Some Ghost updates....
Competition I used a 23inch .22 barrel in the Ghost for the benchrest portion of the recent Extreme Field Target Grand Prix in Williams, AZ a few weeks ago. This was a combined benchrest/high power ft event. One of the cards I shot from the Ghost was a 211 and the second was a 218, for a total of 429. The highest single card was shot by
@5Power, a 228 (also shot by a Ghost). And the 1st place for the two card aggregate was always-tough-to-beat, John Bagakis, with a 439. My 429 put in in 7th place for the EBR portion of the event, and that score, coupled with 1st place in the extreme field target portion (shot with a different gun) got me a paycheck for 3rd overall for the weekend (2x100 yard EBR cards + score from the EFT course x2 days).
From the .22 Ghost I used the .22 Grands @ 960-965fps. Reg was set at 150bar, power wheel on MAX. Barrel is 1:30 twist, choked, and one of the variations of OEM Ghost barrels. Something to be said of home court advantage b/c with that setup I'm averaging 100 yard EBR scores in the 230 area in my back yard where I have a better grasp of the wind. To get that tune I need the 0.051" wire hammer spring, and the current production (heavier) hammer. It maxes out at 980fps with the 28.55gr Grands and a reg pressure of 165bar, but is just as accurate at 960-965 and lower reg pressure.
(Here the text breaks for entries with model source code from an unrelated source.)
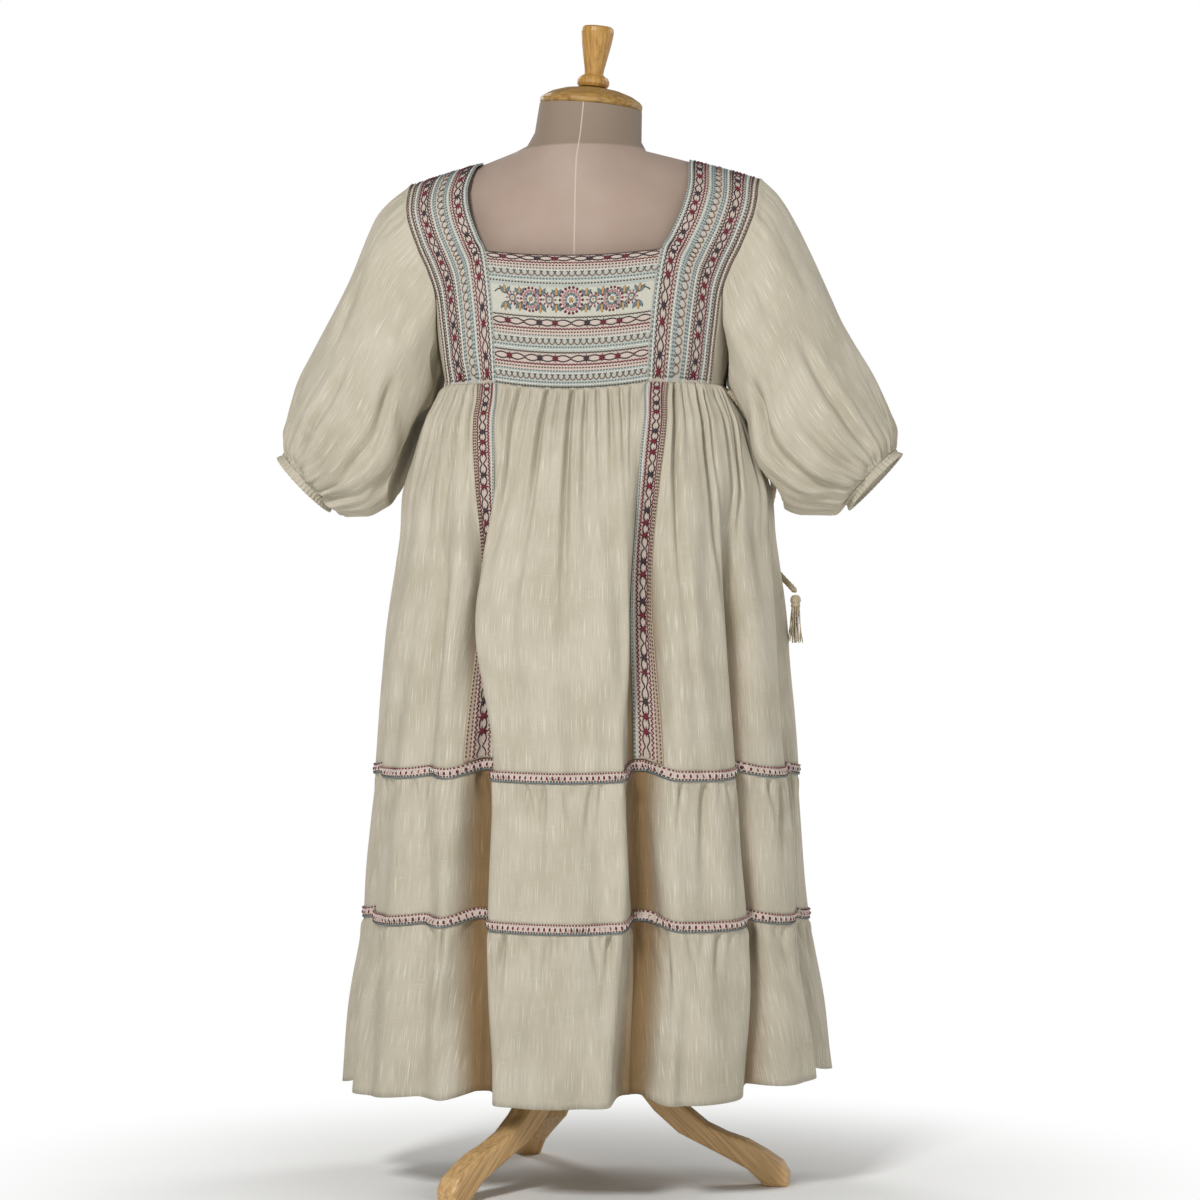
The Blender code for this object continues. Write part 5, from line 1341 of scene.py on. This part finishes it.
# Creases of the sleeves: turn from the top over the back in degrees, start, end, depth, half width
SLEEVE_CREASES = {
    "right": (
        (118, 0.30, 0.92, 0.0220, 5), (66, 0.42, 0.94, 0.0140, 5), (92, 0.55, 0.97, 0.0110, 4),
        (38, 0.10, 0.45, 0.0050, 7), (78, 0.05, 0.34, 0.0060, 6), (20, 0.60, 0.95, 0.0070, 6),
        (105, 0.08, 0.36, 0.0060, 6), (150, 0.35, 0.75, 0.0100, 8), (250, 0.30, 0.80, 0.0140, 8),
        (300, 0.40, 0.90, 0.0100, 7), (215, 0.50, 0.92, 0.0100, 7), (335, 0.15, 0.55, 0.0050, 7),
    ),
    "left": (
        (112, 0.30, 0.86, 0.0150, 5), (70, 0.48, 0.95, 0.0120, 5), (45, 0.20, 0.60, 0.0050, 6),
        (90, 0.60, 0.97, 0.0100, 6), (140, 0.40, 0.80, 0.0100, 8), (25, 0.62, 0.95, 0.0070, 6),
        (128, 0.78, 1.06, 0.0150, 6), (82, 0.05, 0.32, 0.0060, 6), (100, 0.08, 0.30, 0.0050, 6),
        (245, 0.35, 0.82, 0.0140, 8), (295, 0.42, 0.90, 0.0100, 7), (215, 0.55, 0.92, 0.0100, 7),
        (330, 0.20, 0.55, 0.0050, 7),
    ),
}


def sleeve_lift(share, turn, hand):
    """Gathers at the cap and the cuff, and the long creases between them."""
    degrees = np.degrees(turn) % 360.0
    lift = np.zeros(np.broadcast(share, turn).shape)
    for place, (count, salts, short, longer, depth, varied, half) in SLEEVE_GATHERS.items():
        from_seam = 1.0 - share if place == "cuff" else share
        for number in range(count):
            middle = 360.0 * (number + 0.6 * (uneven(number, salts[0]) - 0.5)) / count
            reach = short + longer * uneven(number, salts[1]) ** 2
            deep = depth * (0.4 + varied * uneven(number, salts[2]))
            if place == "cap":
                deep *= ease(1 - (1 - math.cos(math.radians(middle))) * CAP_UPPER)
            valley = np.exp(-(degrees_past(degrees, middle) / half) ** 2)
            lift -= deep * valley * np.exp(-((from_seam / reach) ** 2))
    for middle, start, end, deep, width in SLEEVE_CREASES[hand]:
        away = degrees_past(degrees, middle)
        grown = ease((share - start) / 0.16) * ease((end - share) / 0.12)
        valley = np.exp(-(away / width) ** 2) - 0.45 * np.exp(-((away / (2.1 * width)) ** 2))
        lift -= deep * grown * valley
    lift += 0.0016 * np.sin(7 * turn + 9 * share) * ease(share / 0.2)
    return lift * ease(share / 0.03) * ease((1.0 - share) / 0.01)


def cuff_grid(last, rows=14):
    """The casing and the frill beyond the sleeve's last ring."""
    across = np.array((SLEEVE_TOP[-1][0] - SLEEVE_UNDER[-1][0], 0.0,
                       SLEEVE_TOP[-1][1] - SLEEVE_UNDER[-1][1]))
    across /= np.linalg.norm(across)
    onward = np.array((across[2], 0.0, -across[0]))
    middle = last.mean(axis=0)
    out = last - middle
    out /= np.linalg.norm(out, axis=1, keepdims=True)
    turn = 2 * math.pi * np.arange(len(last)) / len(last)
    made = []
    for step in np.linspace(CUFF_START, CUFF_CASING + CUFF_FRILL, rows):
        frill = max(0.0, (step - CUFF_CASING) / CUFF_FRILL)
        wave = np.cos(CUFF_WAVES * turn + 1.5 * np.sin(3 * turn)) * (CUFF_WAVE + FRILL_WAVE * frill)
        nip = CUFF_NIP * math.exp(-(((step - CUFF_CASING) / NIP_HALF) ** 2))
        lift = wave + CUFF_FLARE * frill - nip
        made.append(last + onward * step + out * lift[:, None])
    return np.array(made)


for sign, hand, out in ((1, "right", 0.0), (-1, "left", LEFT_SLEEVE_OUT)):
    bare, share, turn = sleeve_grid(out)
    middle = bare.mean(axis=1, keepdims=True)
    facing = grid_normals(bare, closed=True)
    facing *= np.sign(((bare - middle) * facing).sum(axis=-1).mean())
    lift = sleeve_lift(share, turn, hand)[..., None]
    points = bare + facing * lift
    cuff = cuff_grid(points[-1])
    for grid, name in ((points, "sleeve_"), (cuff, "cuff_")):
        placed = grid * np.array((sign, 1.0, 1.0))
        if sign > 0:
            placed = placed[:, ::-1]
        whole = np.concatenate([placed, placed[:, :1]], axis=1)
        cloth_piece(name + hand + "_cloth", whole, ecru, [name + hand],
                    closed=True)


# Dress form
# A moulded torso covered in smooth, stretched, greyish pink cloth, sewn down the middle of the
# back and the front. The neck's cover is painted darker, as painted shade under the cap.
NECK_START, NECK_TILT = 1.2100, 0.090
SEAM_HALF = 0.0006
form_cloth, tree, shader = new_material("stretched_form_cloth", 0.85)
place = add_node(tree, "ShaderNodeTexCoord")
weave = add_node(tree, "ShaderNodeTexNoise", {"Scale": 900.0, "Detail": 2.0},
                 {"Vector": place.outputs["Object"]})
stain = add_node(tree, "ShaderNodeTexNoise", {"Scale": 9.0, "Detail": 4.0},
                 {"Vector": place.outputs["Object"]})
cover = add_node(tree, "ShaderNodeValToRGB", {"stops": ((0.35, "9E8A7C"), (0.65, "AA978A"))},
                 {"Fac": stain.outputs["Fac"]})
parts = add_node(tree, "ShaderNodeSeparateXYZ", links={"Vector": place.outputs["Object"]})
# Above the base of the neck the cover is mixed towards a darker brown: painted shade under the cap
neck_shade_share = add_node(tree, "ShaderNodeMapRange", {"From Min": 1.2240, "From Max": 1.2265, "To Max": 0.85},
                   {"Value": parts.outputs["Z"]})
neck_painted_shade = add_node(tree, "ShaderNodeMix", {"data_type": "RGBA", 7: linear("827261")},
                   {0: neck_shade_share.outputs["Result"], 6: cover.outputs["Color"]})
above = add_node(tree, "ShaderNodeMath", {"operation": "SUBTRACT", 1: NECK_START},
                 {0: parts.outputs["Z"]})
rise = add_node(tree, "ShaderNodeMath", {"operation": "MAXIMUM", 1: 0.0}, {0: above.outputs["Value"]})
tilted = add_node(tree, "ShaderNodeMath", {"operation": "MULTIPLY", 1: NECK_TILT},
                  {0: rise.outputs["Value"]})
across = add_node(tree, "ShaderNodeMath", {"operation": "SUBTRACT"},
                  {0: parts.outputs["X"], 1: tilted.outputs["Value"]})
away = add_node(tree, "ShaderNodeMath", {"operation": "ABSOLUTE"}, {0: across.outputs["Value"]})
on_seam = add_node(tree, "ShaderNodeMapRange",
                   {"From Min": SEAM_HALF, "From Max": 1.6 * SEAM_HALF, "To Min": 0.6, "To Max": 0.0},
                   {"Value": away.outputs["Value"]})
seamed = add_node(tree, "ShaderNodeMix", {"data_type": "RGBA", 7: linear("CBBDB0")},
                  {0: on_seam.outputs["Result"], 6: neck_painted_shade.outputs[2]})
tree.links.new(seamed.outputs[2], shader.inputs["Base Color"])
relief = add_node(tree, "ShaderNodeBump", {"Strength": 0.3, "Distance": 0.0005},
                  {"Height": weave.outputs["Fac"]})
tree.links.new(relief.outputs["Normal"], shader.inputs["Normal"])
# The cover is drawn on a copy of the solid, its edges merged so that it shades as one smooth skin
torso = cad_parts["torso"]
skin = bmesh.new()
skin.from_mesh(torso.data)
skin.transform(torso.matrix_world)
bmesh.ops.remove_doubles(skin, verts=skin.verts, dist=0.00001)
points = [tuple(corner.co) for corner in skin.verts]
faces = [[corner.index for corner in face.verts] for face in skin.faces]
skin.free()
cover_skin = mesh_piece("torso_cover", points, faces, form_cloth)
cover_skin.data.set_sharp_from_angle(angle=math.radians(40.0))
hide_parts("torso")


# Cap, finial, pole and legs
# Turned and sawn beech with a satin varnish: straight grain along each piece, warm brown
ACROSS_GRAIN, ALONG_GRAIN = 320.0, 14.0


def varnished_wood(name, pale, dark, direction, leg_turn=0.0, leg_fall=0.0):
    """Varnished beech, its grain lines 1 to 3 mm apart and drawn along one axis.

    A leg's own pattern is turned and tilted first, so that the X axis lies along the leg.
    """
    made, tree, shader = new_material(name, 0.42)
    place = add_node(tree, "ShaderNodeTexCoord")
    spread = [ACROSS_GRAIN] * 3
    spread[direction] = ALONG_GRAIN
    turned = add_node(tree, "ShaderNodeMapping", {"Rotation": (0.0, 0.0, -leg_turn)},
                      {"Vector": place.outputs["Object"]})
    tilted = add_node(tree, "ShaderNodeMapping", {"Rotation": (0.0, -leg_fall, 0.0)},
                      {"Vector": turned.outputs["Vector"]})
    along = add_node(tree, "ShaderNodeMapping", {"Scale": tuple(spread)},
                     {"Vector": tilted.outputs["Vector"]})
    grain = add_node(tree, "ShaderNodeTexNoise", {"Scale": 1.0, "Detail": 4.0},
                     {"Vector": along.outputs["Vector"]})
    figure = add_node(tree, "ShaderNodeValToRGB", {"stops": ((0.32, dark), (0.62, pale))},
                      {"Fac": grain.outputs["Fac"]})
    tree.links.new(figure.outputs["Color"], shader.inputs["Base Color"])
    relief = add_node(tree, "ShaderNodeBump", {"Strength": 0.15, "Distance": 0.0004},
                      {"Height": grain.outputs["Fac"]})
    tree.links.new(relief.outputs["Normal"], shader.inputs["Normal"])
    return made


cap_wood = varnished_wood("varnished_beech_cap", "A98448", "84602B", 0)
finial_wood = varnished_wood("varnished_beech_finial", "B98F48", "996C32", 2)
finishes = [("neck_cap", cap_wood), ("finial", finial_wood)]
for name in ("hub", "pole", "leg_1", "leg_2", "leg_3"):
    low, high = (np.array(corner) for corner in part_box(name))
    across = (low + high) / 2
    is_leg = name.startswith("leg")
    leg_turn = math.atan2(across[1], across[0]) if is_leg else 0.0
    leg_fall = math.atan2(high[2], 2 * math.hypot(across[0], across[1])) if is_leg else 0.0
    finishes.append((name, varnished_wood("varnished_beech_" + name, "DCB680", "B88F5C",
                                          0 if is_leg else 2, leg_turn, leg_fall)))
for name, finish in finishes:
    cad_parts[name].data.materials.clear()
    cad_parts[name].data.materials.append(finish)


# Floor and light
# A plain pale studio floor, a soft key light at the upper left, a weaker fill at the right, and two
# lamps behind the form
floor_material, tree, shader = new_material("pale_studio_floor", 0.9)
shader.inputs["Base Color"].default_value = linear("F6F6F4")
# Beyond the object the floor shines evenly, as a lit studio sweep does, so that it meets the wall
place = add_node(tree, "ShaderNodeTexCoord")
out_from = add_node(tree, "ShaderNodeVectorMath", {"operation": "LENGTH"},
                    {0: place.outputs["Object"]})
sweep = add_node(tree, "ShaderNodeMapRange",
                 {"interpolation_type": "SMOOTHSTEP", "From Min": 0.28, "From Max": 0.85},
                 {"Value": out_from.outputs["Value"]})
shine = add_node(tree, "ShaderNodeEmission", {"Color": (1.0, 1.0, 1.0, 1.0), "Strength": 1.0})
floor_mix = add_node(tree, "ShaderNodeMixShader", links={0: sweep.outputs["Result"]})
tree.links.new(shader.outputs["BSDF"], floor_mix.inputs[1])
tree.links.new(shine.outputs["Emission"], floor_mix.inputs[2])
tree.links.new(floor_mix.outputs["Shader"], tree.nodes["Material Output"].inputs["Surface"])
bpy.ops.mesh.primitive_plane_add(size=40.0, location=(0.0, 0.0, 0.0))
floor = bpy.context.object
floor.name = "studio_floor"
floor.data.materials.append(floor_material)

bpy.context.scene.view_settings.view_transform = "Standard"
world = bpy.data.worlds.new("studio")
world.use_nodes = True
tree = world.node_tree
background = tree.nodes["Background"]
background.inputs["Color"].default_value = (1.0, 1.0, 1.0, 1.0)
background.inputs["Strength"].default_value = 0.21
backdrop = add_node(tree, "ShaderNodeBackground", {"Color": (1.0, 1.0, 1.0, 1.0), "Strength": 1.0})
seen = add_node(tree, "ShaderNodeLightPath")
shown = add_node(tree, "ShaderNodeMixShader", links={0: seen.outputs["Is Camera Ray"]})
tree.links.new(background.outputs["Background"], shown.inputs[1])
tree.links.new(backdrop.outputs["Background"], shown.inputs[2])
tree.links.new(shown.outputs["Shader"], tree.nodes["World Output"].inputs["Surface"])
bpy.context.scene.world = world
# name, place, size, watts
LAMPS = (
    ("key", (-0.9, -3.8, 3.1), 0.8, 132.0),
    ("fill", (2.2, -3.8, 1.7), 1.4, 24.0),
    ("back_left", (-2.6, 3.2, 2.8), 1.6, 60.0),
    ("back_right", (2.8, 2.6, 2.6), 1.6, 55.0),
)
LAMP_AIM = Vector((0.0, 0.0, 0.75))
for name, place, size, watts in LAMPS:
    lamp_data = bpy.data.lights.new(name, "AREA")
    lamp_data.size = size
    lamp_data.energy = watts
    lamp = bpy.data.objects.new(name, lamp_data)
    lamp.location = place
    lamp.rotation_euler = (LAMP_AIM - Vector(place)).to_track_quat("-Z", "Y").to_euler()
    bpy.context.scene.collection.objects.link(lamp)
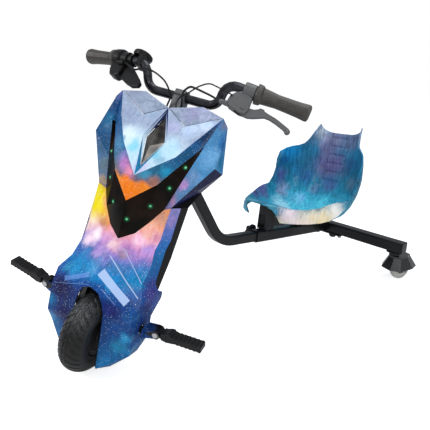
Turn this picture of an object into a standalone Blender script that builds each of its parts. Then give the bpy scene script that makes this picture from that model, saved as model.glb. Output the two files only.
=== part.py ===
import math

import bmesh
import bpy
import numpy as np
from mathutils import Matrix, Vector

# Electric drift kart: one steered, driven front wheel under a faceted moulded cowl,
# a telescoping tube frame, a bucket seat and two swivelling rear casters.
# Metres, +Z up, floor at z = 0. The kart faces -Y and the rider's left is +X.

# Fits
GAP = 0.0003
RUNNING = 0.0005

# Front wheel
TYRE_RADIUS = 0.100
TYRE_WIDTH = 0.064
RIM_RADIUS = 0.050
HUB_WIDTH = 0.060
AXLE_RADIUS = 0.006

# Steering geometry
RAKE = math.radians(27)
FORK_OFFSET = 0.0182
STEER_AT_REST = math.radians(28)
STEERER_RADIUS = 0.0111
HEAD_RADIUS = 0.0165
HEAD_LENGTH = 0.096
HEAD_CENTRE = 0.448
CROWN_HEIGHT = 0.114

# Tube frame
TUBE = 0.030
TUBE_WALL = 0.0020
SLEEVE_WALL = 0.0025
BEND_RADIUS = 0.100
TUBE_SLOPE = math.radians(61.5)
REAR_SLOPE = math.radians(8.5)
BEND_BACK = 0.402
BEND_UP = 0.204
SLEEVE_MOUTH = 0.549
BEAM_BACK = 0.945
BEAM_UP = 0.122
BEAM = 0.036
BEAM_LENGTH = 0.600

# Casters
CASTER_TRAIL = 0.033
CASTER_RADIUS = 0.035
CASTER_WIDTH = 0.024
CASTER_INSET = 0.030
CASTER_YAW = math.radians(-19.5)

# Handlebar and grips
BAR_RADIUS = 0.011
GRIP_RADIUS = 0.0170
BAR_HALF = 0.094

# Cowl
COWL_WALL = 0.003
JOINT = 0.0005
COWL_WIDTH = 0.316
LED_RADIUS = 0.0034

# Pegs
PEG_LENGTH = 0.107
PEG_WIDTH = 0.026
PEG_THICK = 0.017

# Seat
SEAT_WALL = 0.004
SEAT_WIDTH = 0.330


for old in list(bpy.data.objects):
    bpy.data.objects.remove(old, do_unlink=True)


def material(name, rgb, rough, metal=0.0):
    mat = bpy.data.materials.new(name)
    mat.use_nodes = True
    shader = mat.node_tree.nodes["Principled BSDF"]
    shader.inputs["Base Color"].default_value = (*rgb, 1.0)
    shader.inputs["Roughness"].default_value = rough
    shader.inputs["Metallic"].default_value = metal
    mat.diffuse_color = (*rgb, 1.0)
    return mat


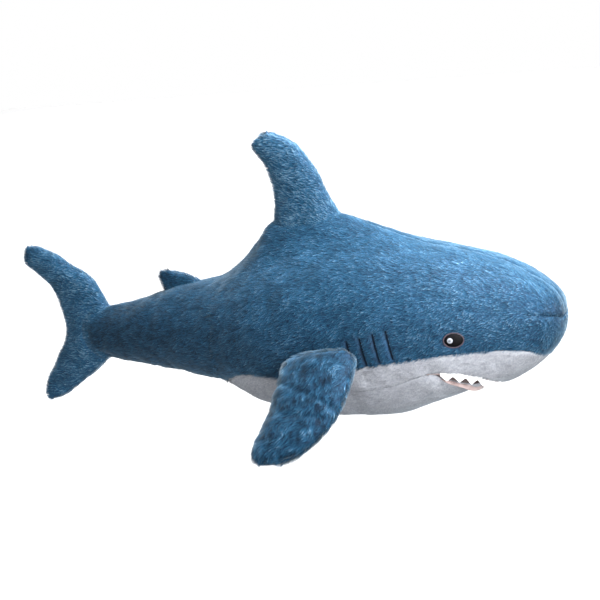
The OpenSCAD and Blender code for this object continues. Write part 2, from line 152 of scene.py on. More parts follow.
def curve(line, x):
    """Smooth curve through the points of line, held level past its ends."""
    xs, values = np.array(line, float).T
    x = np.clip(x, xs[0], xs[-1])
    i = np.clip(np.searchsorted(xs, x, "right") - 1, 0, len(xs) - 2)
    before = np.maximum(np.arange(len(xs)) - 1, 0)
    after = np.minimum(np.arange(len(xs)) + 1, len(xs) - 1)
    slopes = (values[after] - values[before]) / (xs[after] - xs[before])
    h = xs[i + 1] - xs[i]
    t = (x - xs[i]) / h
    from_left = (values[i] * (1 + 2 * t) + slopes[i] * h * t) * (1 - t) ** 2
    from_right = (values[i + 1] * (3 - 2 * t) + slopes[i + 1] * h * (t - 1)) * t**2
    return from_left + from_right


def closing(x, depth):
    """1 along the body, falling to 0 at the round nose and at the round end of the tail."""
    nose = np.clip((x - LIP_X) / (NOSE_X - depth - LIP_X), 0, 1)
    tail = np.clip((TAIL_CAP_X - x) / (TAIL_CAP_X - TAIL_END_X - depth), 0, 1)
    return ((1 - nose**CAP_POWER) ** (1 / CAP_POWER)
            * (1 - tail**TAIL_CAP_POWER) ** (1 / TAIL_CAP_POWER))


def end_z(x):
    """Height of the nose's or the tail's tip."""
    return np.where(x > 0, NOSE_Z, TAIL_Z)


def girth_z(x):
    """Height at which the section at x is widest."""
    return mix(end_z(x), curve(GIRTH_LINE, x), closing(x, 0))


def top_z(x, depth):
    return mix(end_z(x), curve(DOME_LINE, x) - depth, closing(x, depth))


def keel_z(x, depth):
    return mix(end_z(x), curve(KEEL_LINE, x) + depth, closing(x, depth))


def rounded(v):
    """A sine or cosine, bent to the section's slightly square shape."""
    return np.sign(v) * np.abs(v) ** (2 / SECTION_POWER)


def skin(x, angle, depth=0.0, side=RIGHT):
    """Point of the body at x, at an angle from the top, depth inside its outer surface."""
    x, angle = np.broadcast_arrays(np.asarray(x, float), np.asarray(angle, float))
    t = np.radians(angle)
    y = (curve(PLAN_LINE, x) - depth) * closing(x, depth) * rounded(np.sin(t))
    middle = girth_z(x)
    reach = np.where(t <= math.pi / 2, top_z(x, depth) - middle, middle - keel_z(x, depth))
    ridge = curve(RIDGE_LINE, x) * np.exp(-((y / RIDGE_SPREAD) ** 2))
    z = middle + reach * rounded(np.cos(t)) + np.where(t <= math.pi / 2, ridge, 0)
    return np.stack([x, side * y, np.maximum(z, depth + 0.4 * MM)], -1)


def angle_at(x, z):
    """Angle at which the section at x has height z."""
    middle = girth_z(x)
    above = z > middle
    reach = np.where(above, top_z(x, 0) - middle, middle - keel_z(x, 0))
    share = np.clip(np.abs(z - middle) / np.maximum(reach, 1e-6), 0, 1) ** (SECTION_POWER / 2)
    return np.where(above, np.degrees(np.arccos(share)), 90 + np.degrees(np.arcsin(share)))


def colour_angle(x):
    """Angle of the seam between the blue back and the white underside."""
    inside = (x > WHITE_START_X) & (x < WHITE_END_X)
    return np.where(inside, angle_at(x, curve(COLOUR_LINE, x)), 180)


def cheek_angle(x):
    """Angle of the seam or lip that ends the cheeks and the muzzle below."""
    cheek = np.where(x < CORNER_X, angle_at(x, curve(CHEEK_LINE, x)), angle_at(x, curve(LIP_LINE, x)))
    return np.where(x < CHEEK_START_X, colour_angle(x), np.where(x <= LIP_X, cheek, 180))


def rim_z(x):
    """Height of the lower jaw's rim."""
    return CORNER_Z - 3 * MM - (x - CORNER_X) * math.tan(math.radians(JAW_SLOPE))


COARSE = 4  # steps of an outer grid to one of the inner grid under it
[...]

Fun A few days ago I had some family in town and asked this brother in law if he was interested in some prairie dog shooting. He enthusiastically said yes. He has some experience shooting, but not a lot, and certainly none behind a high magnification scope and a highly precise gun like a modern high-end PCP. So I mentally went through my options for him....and settled on the Taipan Veteran, mostly because it has magazines and because I thought the simple 20x fixed power scope would simplify that aspect. So the Vet got placed in his hands first. He STRUGGLED to get in the eyebox of that scope for the first 15-20 minutes. At that point I had him try the Ghost with the .20 barrel and slugs and explained that he would have to single feed them. We turned the scope mag down to 6x and he started dropping dogs! After the first 8-10 shots he had it figured out and was quickly asking me to range specific dogs for him so that he could reference the dope sheet taped to the bottle. From that point on he was self-sufficient. We spent a couple hours, killing 40-50 and enjoying the heck out of ourselves. His farthest was a 154 yarder and he got it on the second shot. Those .20/18.9grain slugs are amazing. He eventually used up the 80ish slugs I had brought and we swapped over to the .20/15.89 JSB pellets and I told him to use the other column on the dope sheet. No prob, he was killing dogs with the pellets just as readily. He kept commenting how cool the Ghost is and how much fun he was having and how he had no idea airguns were capable of this. It was fun to see somebody experience the fun for the first time.
Later that evening we were all hanging out in my backyard and he was telling his 16 year old son about earlier. I asked 16 year old nephew if he'd like to shoot the Ghost....and got another enthusiastic yes. So, out comes the .20 Ghost and the slugs. He proceeded to spend about 40 minutes working over my steel paddles. I've got them from 40-90 yards in 10 yard increments, and then some more at 130 yards. Initially he was yanking the trigger but I talked him through that and he started to connect. His best was connecting on the 2.5" paddle at 130 yards on the 3rd shot. He was also pretty impressed by the whole experience.
Overall it was fun to witness the joy of sending accurate projectiles out of an airgun for the first time. They definitely got to jump straight to the champagne version of airgunning, bypassing all the budget guns and springers and going straight to the good stuff.